Eventually, I began to trust myself not to force what I wasn’t ready for. And over time, my nervous system began to trust me back.

“Stillness isn’t the absence of fear. It’s the presence of space to finally feel.”



What Sacred Stillness Actually Means

Sacred stillness isn’t about perfect silence.

It’s not about achieving calm.

It’s about presence.

It’s the practice of showing up as you are, and listening. Listening to the sensations in your body. Listening to the longings of your spirit. Listening to what arises—not to fix it, but to witness it.

Stillness becomes sacred when it’s honest. When it meets you where you are. When it’s defined on your terms.

You don’t have to sit in lotus position on a cushion to practice stillness. You can lie down with a weighted blanket. Sit with your eyes open. Place your hands on your heart. Walk barefoot in the grass. Let it be what your nervous system can handle. Let it be kind.

I’ve found that sacred stillness is the space where I stop trying to be anyone else. It’s where I drop judgment and get curious instead: What’s happening in my body right now? What’s stirring in my heart?

It’s a return to my own rhythm after years of living on someone else’s clock.



Learning to Be with the Discomfort (Without Running Away)

If you’re beginning a stillness practice and it feels hard—start small.

I began with 3–5 minute mindfulness practices, keeping my eyes open and softly focused on a single point. That small adaptation made a big difference. I didn’t drop into panic as quickly. Later, I was introduced to bilateral stimulation—gentle pulses delivered to my earlobes through a device—which helped my body stay present while my mind explored.

I had to unlearn the idea that meditation must be silent or thought-free. I had to release my expectations and instead work with what was.

That’s when I found Yoga Nidra. Unlike traditional meditation, Yoga Nidra doesn’t demand a quiet mind. It invites you to notice everything that arises, and simply be the witness. It gave me permission to rest into awareness, rather than force stillness.

Progress came not through effort—but through patience. Through choosing curiosity over control. Through letting the practice adapt to me, instead of contorting myself to fit the practice.



Sacred Stillness as a Healing Practice

Stillness is where I hear my soul speak.

We carry deep inner knowing, but we rarely create the space to listen. Sacred stillness is how we begin to access that wisdom. It’s where the mind, body, and spirit can finally recalibrate.

In a world that glorifies productivity, making space for stillness is a radical act. It’s a return to our wholeness. A reclaiming of our right to rest, to feel, to be.

To me, the word sacred means: it’s mine to define.

Some days, my stillness practice is a silent meditation. Other days, it’s Yoga Nidra, journaling, or walking slowly beneath the trees. I let my body guide me. I choose what feels safe that day.

Because sacred stillness isn’t a performance. It’s a relationship—with yourself.

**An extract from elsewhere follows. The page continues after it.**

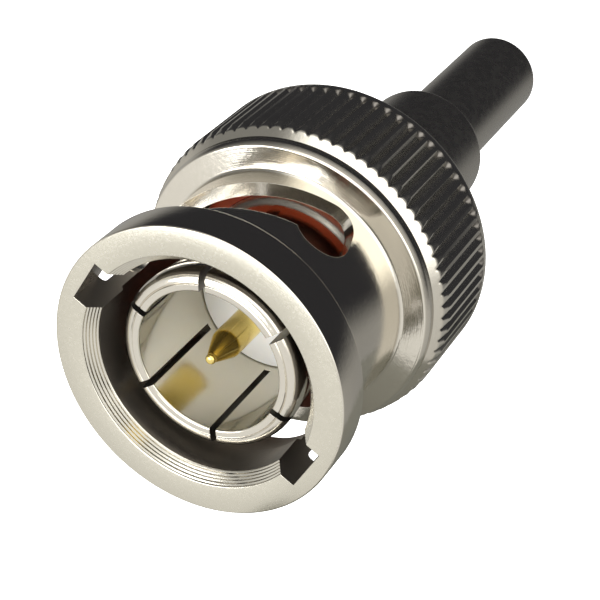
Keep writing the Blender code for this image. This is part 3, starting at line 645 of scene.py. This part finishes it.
nut_outline = [(CHAMFER_RADIUS, 0.0, 0.03), (FLANGE_RADIUS, 0.0, 0.08), (FLANGE_RADIUS, FLANGE_REAR, 0.07),
               (NECK_RADIUS, FLANGE_REAR, 0.20), (NECK_RADIUS, NECK_REAR, 0.18),
               (SHOULDER_RADIUS, NECK_REAR, 0.07), (LAND_RADIUS, LAND_FRONT, 0.03),
               (LAND_RADIUS, LAND_REAR, 0.0)]
nut_outline += rows((LAND_RADIUS, LAND_REAR), (KNURL_EDGE, KNURL_FRONT), CONE_ROWS)
nut_outline += rows((KNURL_EDGE, KNURL_FRONT), (KNURL_RADIUS, CROWN_REAR), CROWN_ROWS)
nut_outline += [(KNURL_RADIUS, GROOVE_FULL, 0.0)]
nut_outline += rows((KNURL_RADIUS, GROOVE_FULL), (KNURL_RADIUS, GROOVE_END), RUNOUT_ROWS)
nut_outline += [(KNURL_RADIUS, NUT_REAR, 0.28), (RECESS_RADIUS, NUT_REAR, 0.06),
                (RECESS_RADIUS, LIP_REAR, 0.03), (LIP_BORE, LIP_REAR, 0.03), (LIP_BORE, LIP_FRONT, 0.03),
                (NUT_BORE, LIP_FRONT, 0.0), (NUT_BORE, RACE_REARS[1], 0.0),
                (RACE_RADIUS, RACE_REARS[0], 0.0), (RACE_RADIUS, RACE_FRONTS[1], 0.0),
                (NUT_BORE, RACE_FRONTS[0], 0.0), (NUT_BORE, CHAMFER_REAR, 0.02)]
for row in range(1, 2 * CHAMFER_MARKS):
    share = row / (2 * CHAMFER_MARKS)
    mark = CHAMFER_MARK_DEPTH * (row % 2)
    nut_outline.append((NUT_BORE + share * (CHAMFER_RADIUS - NUT_BORE) + CHAMFER_INTO_METAL[0] * mark,
                        CHAMFER_REAR * (1.0 - share) + CHAMFER_INTO_METAL[1] * mark, 0.0))
nut_mesh = turned(nut_outline, NUT_SIDES)
knurled(nut_mesh)
nut = finished("coupling_nut", nut_mesh, bright_nickel, "coupling_nut")
cut_out(nut, [bar(NOTCH_REACH, NOTCH_WIDTH, -TOOL_LEAD, CAM_FRONT), cam_tool(0.0), cam_tool(math.pi)])

faced_nickel = turned_metal("faced_nickel", (0.68, 0.65, 0.56), 0.25, (0.04, 0.0016), (0.12, 0.0012))
rim_nickel = turned_metal("rim_nickel", (0.74, 0.71, 0.64), 0.19, (0.06, 0.0006), (0.30, 0.0002), 0.01)
# Painted shade: a darker nickel for the inward facing back walls of the entry notches.
notch_shade_nickel = turned_metal("notch_shade_nickel", (0.46, 0.43, 0.39), 0.28, (0.08, 0.0020), (0.12, 0.0030))
mouth_nickel = turned_metal("mouth_nickel", (0.74, 0.71, 0.63), 0.12, (0.05, 0.0030), (0.10, 0.0015), 0.01)
refinish(nut, faced_nickel, depths=(-1.0, 0.01), forward=(0.9, 2.0))
refinish(nut, rim_nickel, radii=(6.9, 99.0), depths=(KNURL_FRONT, 99.0))
# Painted shade on the rear ends of the knurl's grooves, which dims their glints.
refinish(nut, painted_shade_nickel, depths=(GROOVE_FULL, GROOVE_END), forward=(0.2, 2.0))
refinish(nut, mouth_nickel, radii=(0.0, 5.35), depths=(-1.0, MOUTH_REAR), outward=(-2.0, -0.3))
# Painted shade inside the nut's bore behind the mouth.
refinish(nut, painted_shade_nickel, radii=(0.0, 5.4), depths=(MOUTH_REAR, 99.0), outward=(-2.0, -0.3))
# Painted shade on the side walls of the entry notches.
refinish(nut, painted_shade_nickel, radii=(0.0, NOTCH_REACH), depths=(-1.0, CAM_FRONT), outward=(-0.45, 0.45),
         forward=(-0.3, 0.3))
# Painted shade on the back walls of the entry notches.
refinish(nut, notch_shade_nickel, radii=(5.5, 5.95), depths=(-1.0, CAM_FRONT), outward=(-2.0, -0.9))

# The floor: a plain white card under the plug. It glows evenly, so the picture's ground is white all over,
# and it is left out of reflections, which come from the studio round the plug.
FLOOR_REACH = 4.0           # metres from its middle to each edge
FLOOR_WHITE = (0.9, 0.9, 0.9, 1.0)
WHITE = (1.0, 1.0, 1.0, 1.0)

floor_mesh = bmesh.new()
bmesh.ops.create_grid(floor_mesh, x_segments=1, y_segments=1, size=FLOOR_REACH)
floor_data = bpy.data.meshes.new("floor")
floor_mesh.to_mesh(floor_data)
floor_mesh.free()
floor_card = bpy.data.materials.new("floor_card")
floor_card.use_nodes = True
floor_shader = floor_card.node_tree.nodes["Principled BSDF"]
floor_shader.inputs["Base Color"].default_value = FLOOR_WHITE
floor_shader.inputs["Emission Color"].default_value = WHITE
floor_shader.inputs["Emission Strength"].default_value = 1.0
floor_data.materials.append(floor_card)
floor = bpy.data.objects.new("floor", floor_data)
floor.visible_glossy = False
floor.visible_diffuse = False
floor.visible_transmission = False
floor.visible_shadow = False
bpy.context.scene.collection.objects.link(floor)

# The flag: a matt grey card that stands close behind the plug on the side of +X, with two smaller cards on
# top. It is painted shade: a dark sheet that stands for shaded ground beside the plug. It is kept out of the
# picture and only dims what the neck and the shoulder mirror there. Each card is given by its left, right,
# foot and top in metres.
FLAG_Y = -0.0085
FLAG_CARDS = ((0.0030, 0.0285, -0.001, 0.036), (0.0062, 0.0110, 0.036, 0.0405),
              (0.0110, 0.0200, 0.036, 0.045))
FLAG_SHADE_GREY = (0.20, 0.20, 0.18, 1.0)
FLAG_ROUGHNESS = 0.9

flag_mesh = bmesh.new()
for left, right, foot, top in FLAG_CARDS:
    corners = ((left, FLAG_Y, foot), (right, FLAG_Y, foot), (right, FLAG_Y, top), (left, FLAG_Y, top))
    flag_mesh.faces.new([flag_mesh.verts.new(corner) for corner in corners])
flag_data = bpy.data.meshes.new("flag")
flag_mesh.to_mesh(flag_data)
flag_mesh.free()
# Painted shade: the flag's dark grey.
flag_shade_grey = bpy.data.materials.new("flag_shade_grey")
flag_shade_grey.use_nodes = True
flag_shader = flag_shade_grey.node_tree.nodes["Principled BSDF"]
flag_shader.inputs["Base Color"].default_value = FLAG_SHADE_GREY
flag_shader.inputs["Roughness"].default_value = FLAG_ROUGHNESS
flag_data.materials.append(flag_shade_grey)
flag = bpy.data.objects.new("flag", flag_data)
flag.visible_camera = False
flag.visible_diffuse = False
flag.visible_shadow = False
bpy.context.scene.collection.objects.link(flag)

# The studio: pale walls with a grey corner, a dim low side in front of the plug, one tall soft window behind
# the camera and a softbox overhead. A rise is the height of a direction of length 1. Each foot and top is a
# range of rises, and each turn one of cosines, from where a tone starts to where it is full.
WALL_TONES = ((0.10, (0.32, 0.315, 0.30)), (0.40, (0.58, 0.57, 0.54)), (0.85, (0.92, 0.91, 0.88)))
CORNER_AZIMUTH = math.radians(172.0)
CORNER_TURN = (0.80, 0.97)
CORNER_FOOT = (-0.50, -0.20)
CORNER_TOP = (0.90, 0.45)
CORNER_GREY = (0.26, 0.26, 0.25)
DIM_AZIMUTH = math.radians(108.0)
DIM_SIDE = (-0.25, 0.12)                # shares along the azimuth
DIM_TOP = (-0.12, -0.45)
DIM_GREY = (0.031, 0.031, 0.035)
WINDOW_AZIMUTH = math.radians(84.0)
WINDOW_TURN = (0.42, 0.82)
WINDOW_FOOT = (-0.08, 0.03)
WINDOW_TOP = (0.93, 0.78)
WINDOW_LIGHT = (2.4, 2.4, 2.304)
LEAST_LEVEL = 0.01                      # of a direction's level part, so that straight up has a turn too
SOFTBOX_PLACE = (-0.13, -0.05, 0.42)
SOFTBOX_SIZE = 0.32
SOFTBOX_POWER = 1.1

world = bpy.data.worlds.new("studio")
bpy.context.scene.world = world
world.use_nodes = True
nodes, links = world.node_tree.nodes, world.node_tree.links
nodes.clear()
direction = nodes.new("ShaderNodeTexCoord").outputs["Generated"]
split = nodes.new("ShaderNodeSeparateXYZ")
links.new(direction, split.inputs[0])
rise = split.outputs["Z"]


def ease(value, low, high):
    """From 0 at low to 1 at high, softly."""
    step = nodes.new("ShaderNodeMapRange")
    step.interpolation_type = "SMOOTHSTEP"
    step.inputs["From Min"].default_value = low
    step.inputs["From Max"].default_value = high
    links.new(value, step.inputs["Value"])
    return step.outputs["Result"]


def combined(operation, *values):
    """The result of a math node on values, each a plain number or another node's output."""
    node = nodes.new("ShaderNodeMath")
    node.operation = operation
    for socket, value in zip(node.inputs, values):
        if isinstance(value, float):
            socket.default_value = value
        else:
            links.new(value, socket)
    return node.outputs[0]


def towards(azimuth):
    """How far a direction points to an azimuth: its share along it, and the cosine of the turn from it."""
    along = nodes.new("ShaderNodeVectorMath")
    along.operation = "DOT_PRODUCT"
    along.inputs[1].default_value = (math.cos(azimuth), math.sin(azimuth), 0.0)
    links.new(direction, along.inputs[0])
    level = combined("SQRT", combined("SUBTRACT", 1.0, combined("MULTIPLY", rise, rise)))
    level = combined("MAXIMUM", level, LEAST_LEVEL)
    return along.outputs["Value"], combined("DIVIDE", along.outputs["Value"], level)


def mixed(share, base, colour):
    """A base tone that gives way to a plain colour by a share."""
    mix = nodes.new("ShaderNodeMix")
    mix.data_type = "RGBA"
    mix.inputs["B"].default_value = (*colour, 1.0)
    links.new(share, mix.inputs["Factor"])
    links.new(base, mix.inputs["A"])
    return mix.outputs["Result"]


walls = nodes.new("ShaderNodeValToRGB")
low_tone, horizon_tone, high_tone = WALL_TONES
walls.color_ramp.elements[0].position = low_tone[0]
walls.color_ramp.elements[0].color = (*low_tone[1], 1.0)
walls.color_ramp.elements[1].position = high_tone[0]
walls.color_ramp.elements[1].color = (*high_tone[1], 1.0)
walls.color_ramp.elements.new(horizon_tone[0]).color = (*horizon_tone[1], 1.0)
links.new(combined("MULTIPLY_ADD", rise, 0.5, 0.5), walls.inputs["Fac"])
_, corner_turn = towards(CORNER_AZIMUTH)
corner_height = combined("MULTIPLY", ease(rise, *CORNER_FOOT), ease(rise, *CORNER_TOP))
corner = combined("MULTIPLY", ease(corner_turn, *CORNER_TURN), corner_height)
dim_along, _ = towards(DIM_AZIMUTH)
dim = combined("MULTIPLY", ease(dim_along, *DIM_SIDE), ease(rise, *DIM_TOP))
_, window_turn = towards(WINDOW_AZIMUTH)
window_height = combined("MULTIPLY", ease(rise, *WINDOW_FOOT), ease(rise, *WINDOW_TOP))
window = combined("MULTIPLY", ease(window_turn, *WINDOW_TURN), window_height)
tone = mixed(corner, walls.outputs["Color"], CORNER_GREY)
tone = mixed(dim, tone, DIM_GREY)
tone = mixed(window, tone, WINDOW_LIGHT)
tone = mixed(nodes.new("ShaderNodeLightPath").outputs["Is Camera Ray"], tone, WHITE[:3])
glow = nodes.new("ShaderNodeBackground")
links.new(tone, glow.inputs["Color"])
links.new(glow.outputs[0], nodes.new("ShaderNodeOutputWorld").inputs[0])

softbox = bpy.data.objects.new("softbox", bpy.data.lights.new("softbox", "AREA"))
softbox.data.shape = "DISK"
softbox.data.size = SOFTBOX_SIZE
softbox.data.energy = SOFTBOX_POWER
softbox.location = SOFTBOX_PLACE
to_mouth = Vector((0.0, 0.0, FACE_HEIGHT)) - Vector(SOFTBOX_PLACE)
softbox.rotation_euler = to_mouth.to_track_quat("-Z", "Y").to_euler()
bpy.context.scene.collection.objects.link(softbox)
bpy.context.scene.view_settings.view_transform = "Standard"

“Even in stillness, I am becoming.”



Your Invitation to Pause (Even if it’s Uncomfortable)

It takes courage to sit with discomfort. To not run. To stay.

Stillness and rest are not something you need to earn. They are your birthright.

This week, I invite you to carve out one moment of sacred stillness—whatever that looks like for you. If you need support, I’ve created a 7-day series of simple rest rituals over on Instagram and Facebook. Each one is designed to meet you where you are.

You can also explore supportive practices like:

Let yourself rest. Let it be imperfect. Let it be yours.

You are safe to rest.

You are safe to listen.

You are already enough.



Journal Prompts for Sacred Stillness:

  1. What emotions arise for me when I sit in silence?

  2. What helps me feel safe enough to pause?

  3. How might I redefine stillness on my own terms?

Stillness was once terrifying for me. Now, it’s where I meet myself most clearly. And I’m rooting for you as you take your first steps toward this sacred return.